The report, however, suggests there may be merit to the suspicion voiced both by Fort Simpson residents and senior government officials that something else happened to the documents.

Keenan Bengts writes that what happened to the files before Sibbeston took them to local MLA Shane Thompson and the CBC is “impossible to determine.”


She states the documents could indeed have been found at the dump, as there had been a clean-out of a document storage room in the community in July 2018, five months before Sibbeston went public.

Some boxes from that clean-out were left in a boardroom and subsequently moved around when the boardroom was itself cleared out prior to conversion into office space. Other boxes from the storage facility were taken to the dump – but witnesses told investigators they were certain no files had been in the dumped boxes.

“It is also possible that A.B. simply took a box of files … when they were left in the porch or the foyer of the building during one of these two clean-outs,” Keenan Bengts writes, using the abbreviation “A.B.” to refer to the resident who found the files, identified by the CBC as Sibbeston.

“There is also a very real possibility that the files could have been taken directly from the storage cages [in the facility], using the keys in the unsecured key box to gain access to the unlocked storage room and the cages in the storage room.”


‘Non-existent’ security

Keenan Bengts’ report portrays security at the document storage facility – in the basement of a Fort Simpson building – as “at best weak and, at worst, non-existent.”

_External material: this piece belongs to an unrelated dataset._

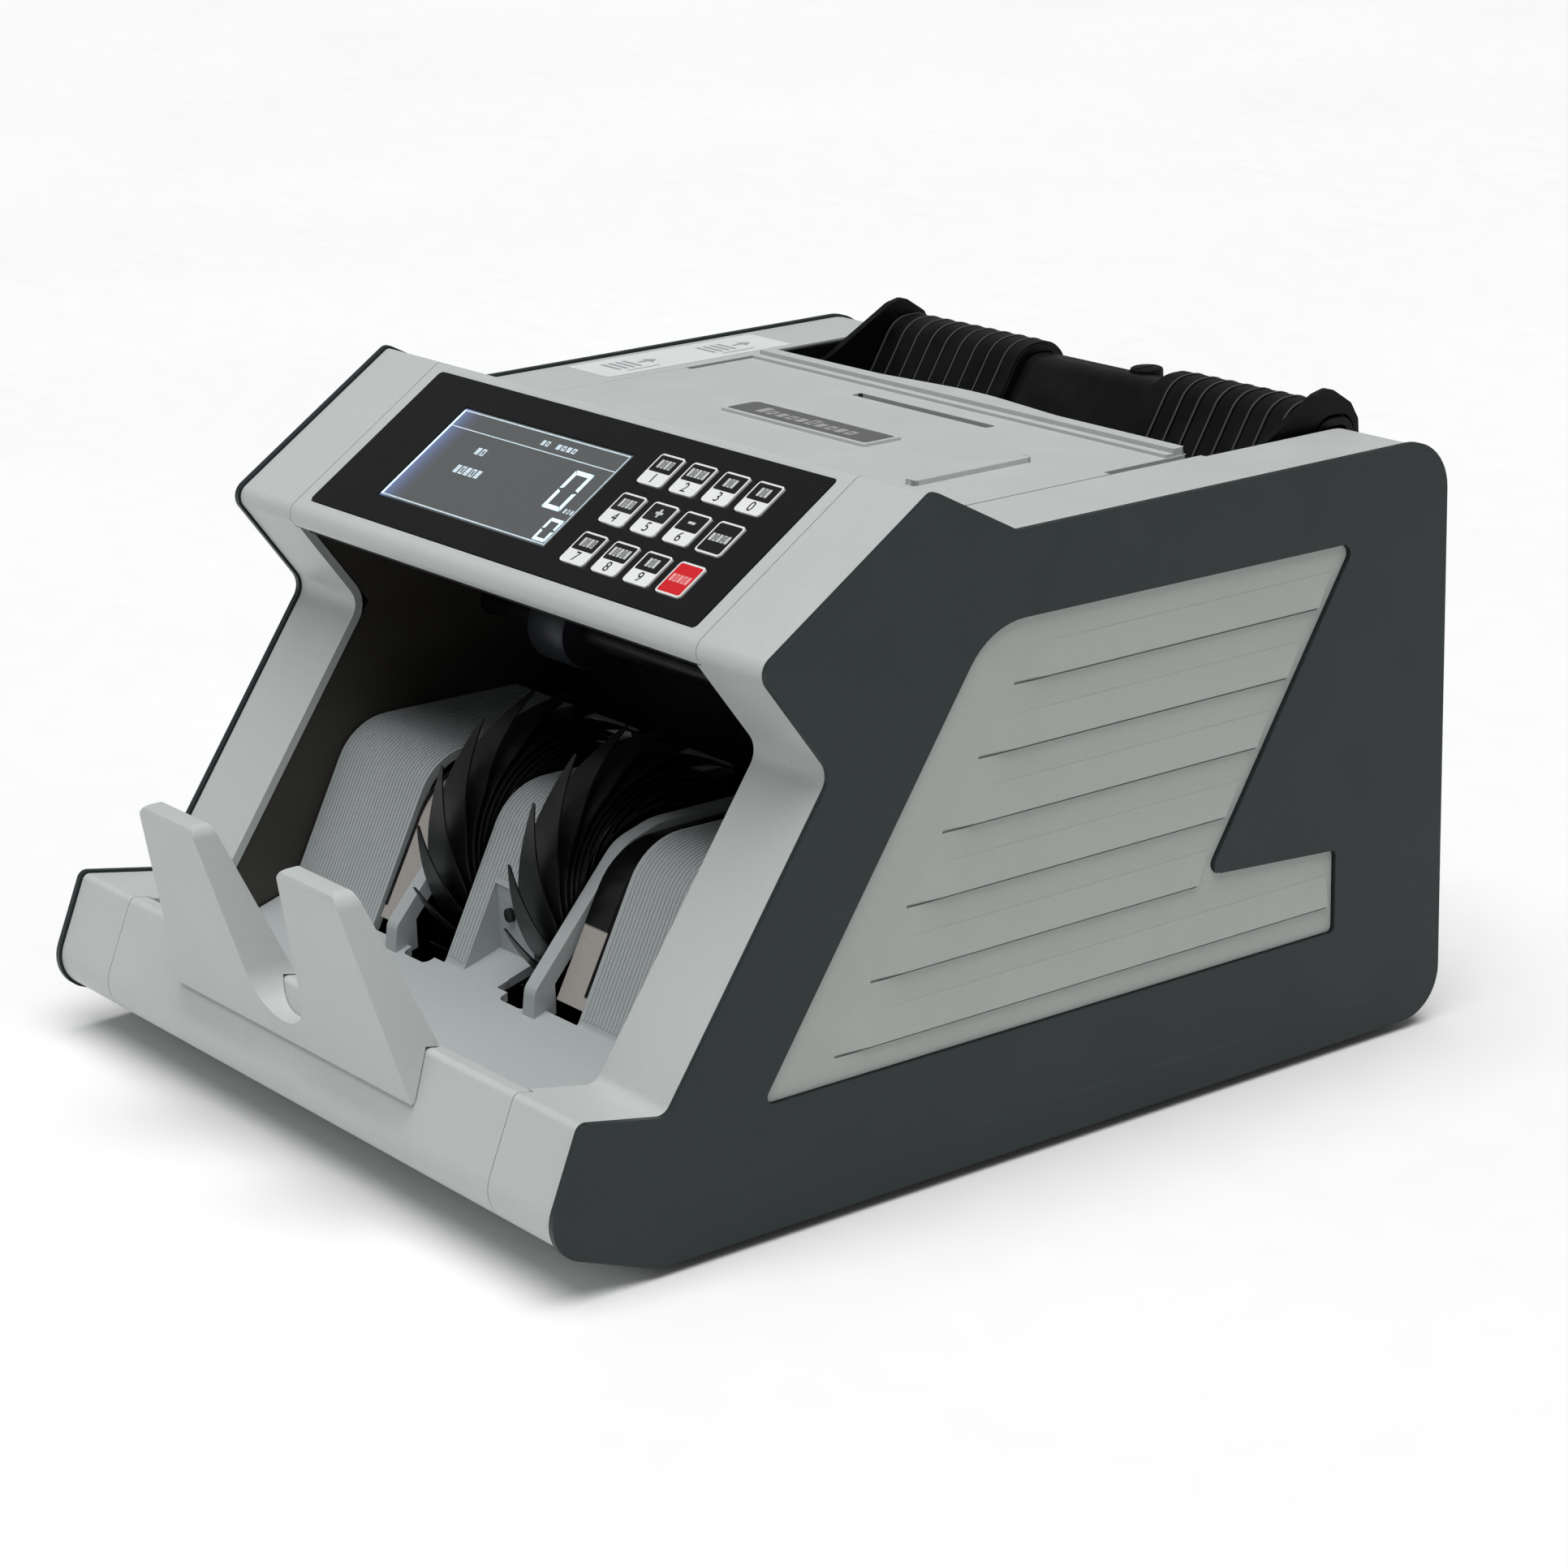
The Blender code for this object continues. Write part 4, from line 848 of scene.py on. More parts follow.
def make_note_stopper():
    stopper = slab("note_stopper_shell", rounded(STOPPER_FRONT_VIEW), -165.0, -128.0, "Y")
    corners = [(*body_corner(i)[:2], 0.0) for i in (NOSE_BACK, NOSE_TOP, NOSE_FRONT)]
    seat = [Vector(corner[:2]) for corner in inset(corners, GAP, closed=False)]
    toe = seat[1] + (seat[2] - seat[1]).normalized() * STOPPER_TOE
    heel = seat[1] + (seat[0] - seat[1]).normalized() * (STOPPER_HEEL[0] - seat[1].x)
    side_view = [
        (toe.x, toe.y, 0.0),
        (toe.x - 1.2, toe.y - 0.4, 0.0),
        (FRONT - STOPPER_REACH, STOPPER_TOP - 2.6, 0.0),
        (FRONT - STOPPER_REACH + 0.4, STOPPER_TOP - 1.0, 0.0),
        (FRONT - STOPPER_REACH + 1.8, STOPPER_TOP, 0.0),
        (STOPPER_BACK, STOPPER_TOP, 2.0),
        (*STOPPER_HEEL, 0.0),
        (heel.x, heel.y, 0.0),
        (seat[1].x, seat[1].y, 0.0),
    ]
    cut(stopper, slab("side_view", rounded(side_view), -70.0, 70.0, "X"), operation="INTERSECT")
    piece(stopper, "housing", "light", ["note_stopper"], width=1.5, segments=4)


def ribs(name, path, xs, height=0.22, width=0.75):
    """Fine ribs that run down the note bed, one at each x."""
    raised = inset(path, -height, closed=False)
    rib = slab(name, sheet(raised, height + 0.5), xs[0] - width / 2, xs[0] + width / 2, "X")
    return copies(rib, [(x - xs[0], 0, 0) for x in xs])


def steps(low, high, pitch):
    count = int((high - low) / pitch)
    first = (low + high - count * pitch) / 2
    return [first + pitch * i for i in range(count + 1)]


def make_note_bed():
    """Floor and ramps under the notes, with the wheels' openings, the fins and the sensor's recess."""
    half = MOUTH_HALF - GAP
    bed = slab("stacker_plate_shell", sheet(STACKER_PATH, SHEET), -half, half, "X")
    left, right = RECESS_X
    cut(bed, slab("shell", RECESS_SHELL, left - 2.0, right - 0.3, "X"), operation="UNION")
    cut(bed, slab("recess", RECESS, left, right + 2.0, "X"))
    for side in (-1, 1):
        low, high = spread(side, *RAMP_SLOT_X)
        ramp_slot = block("ramp_slot", (low, -90.2, 20), (high, -11.0, 110))
        low, high = spread(side, *FLOOR_SLOT_X)
        corners = [(low, -80.0, 0), (low, -93.4, 2.0), (high, -93.4, 2.0), (high, -80.0, 0)]
        floor_slot = slab("floor_slot", rounded(corners), 20, 70, "Z")
        low, high = spread(side, RAMP_SLOT_X[0], FIN_X[0])
        rear_slot = block("rear_slot", (low, -40, 60), (high, 0, 110))
        cut(bed, ramp_slot, floor_slot, rear_slot)
        cut(bed, slab("fin", rounded(FIN), *spread(side, *FIN_X), "X"), operation="UNION")
    piece(bed, "housing", "bed", ["stacker_plate"], width=0.45, segments=2)
    whole = [(-88.9, 39.8, 0), STACKER_PATH[3], (-8.6, 84.6, 0)]
    upper = [(-77.0, 62.8, 0), STACKER_PATH[3], (-8.6, 84.6, 0)]
    made = []
    for side in (-1, 1):
        made.append(ribs("ribs", whole, steps(*spread(side, 53.4, 96.0), 1.5)))
    made.append(ribs("ribs", whole, steps(-12.8, -5.2, 1.5)))
    made.append(ribs("ribs", upper, steps(-3.7, 12.8, 1.5)))
    piece(join("note_bed_ribs", made), "housing", "bed", width=0)
    sensor = turned_piece(
        "note_sensor",
        [(0, 0.9), (1.4, 0.9), (2.0, 0.3), (2.0, -1.0), (0, -1.0)],
        (3, -77.9, 53.4),
        "Y",
    )
    piece(sensor, "housing", "film", width=0)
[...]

Investigators turning up to establish what took place found the door to the storage area unlocked, several storage cages unlocked, and other instances in which the keys for storage cages could not be found.

The report characterizes A.B. as an unreliable witness.

“A.B. suggested that the one box handed over to the Information and Privacy Commissioner was only a sample of the ‘thousands’ of files he had actually retrieved,” Keenan Bengts writes. “That said, knowing that he could be prosecuted under the Health Information Act for failing to produce documents demanded by the Information and Privacy Commissioner, he later confirmed that he had handed over all records in his possession and had not copied any of them.”

A.B. declined to accompany investigators to the dump, Keenan Bengts writes, despite insisting more documents might be there.

The report states investigators could find no other documents at the dump, and any remaining records would have ended up being incinerated by December 2018.

Local management ‘did nothing’

However, the report’s greatest ire is reserved for the health authority, and in particular its chief operation officer (COO) for the Dehcho region.

That employee had trouble recalling when they had first been informed of the potential breach, Keenan Bengts writes, and had not set foot in the document storage area – despite holding responsibility for it.

“The COO took no steps to investigate the matter [once informed] and ensure that the records that were under his custody and control, including the ones in the cages, were secure and accounted for,” the report states.

“He also did not initiate a breach response under the policy or follow up with A.B. about the allegations.”

Keenan Bengts concludes that meant “it is clear [the health authority was] not in compliance” with the relevant legislation that guards health information.

She characterizes the health authority’s initial response as a “non-response” until the authority’s headquarters became aware of the situation after the CBC’s initial report. At that point, “immediate steps were taken” and “appropriate steps were taken to advise those affected by the breach.”

‘Consider prosecuting’ Sibbeston

But Keenan Bengts says little has been done since the breach to make sure documents are any more secure, either in Fort Simpson or elsewhere.

Few written policies and procedures were in place, she states, and security remained poor many months after the breach came to light.

“Leadership failed to take any steps to prevent another breach involving the records in storage in the basement,” the report states.

“Months later, when investigators arrived to gather information, they found the key box still located in an unmonitored public area, still unlocked. The door to the storage area was both unlocked and open.

“No apparent effort had been made to assess or organize the files remaining in the storage cages. I would have expected that head office would have taken immediate steps.”

Across the NWT, Keenan Bengts writes, “there are likely to be dated paper records that are being stored without being properly protected or archived in accordance with privacy protective principles and general best practices in records management.

“This is hugely concerning. This may well be an issue for other public bodies as well.”

Among a string of recommendations, Keenan Bengts urges the health authority to review how documents are stored, take immediate steps to put more safeguards in place, and give consideration “to prosecuting A.B. [Sibbeston] so as to send a clear message to the public that it is not appropriate to disclose found personal health information to the press or to the public, regardless of the circumstances.”

The health authority has been approached for comment.

Sibbeston, reached by email, did not directly address a question related to the recommendation that the territorial government consider prosecuting him.

“I know where there are thousands more files at the dump,” he reiterated.

“I was with other people when I found those files and no one even looked at the dump where I showed [CBC reporter] Hilary Bird where they were. I know because I know the guy working at the dump.”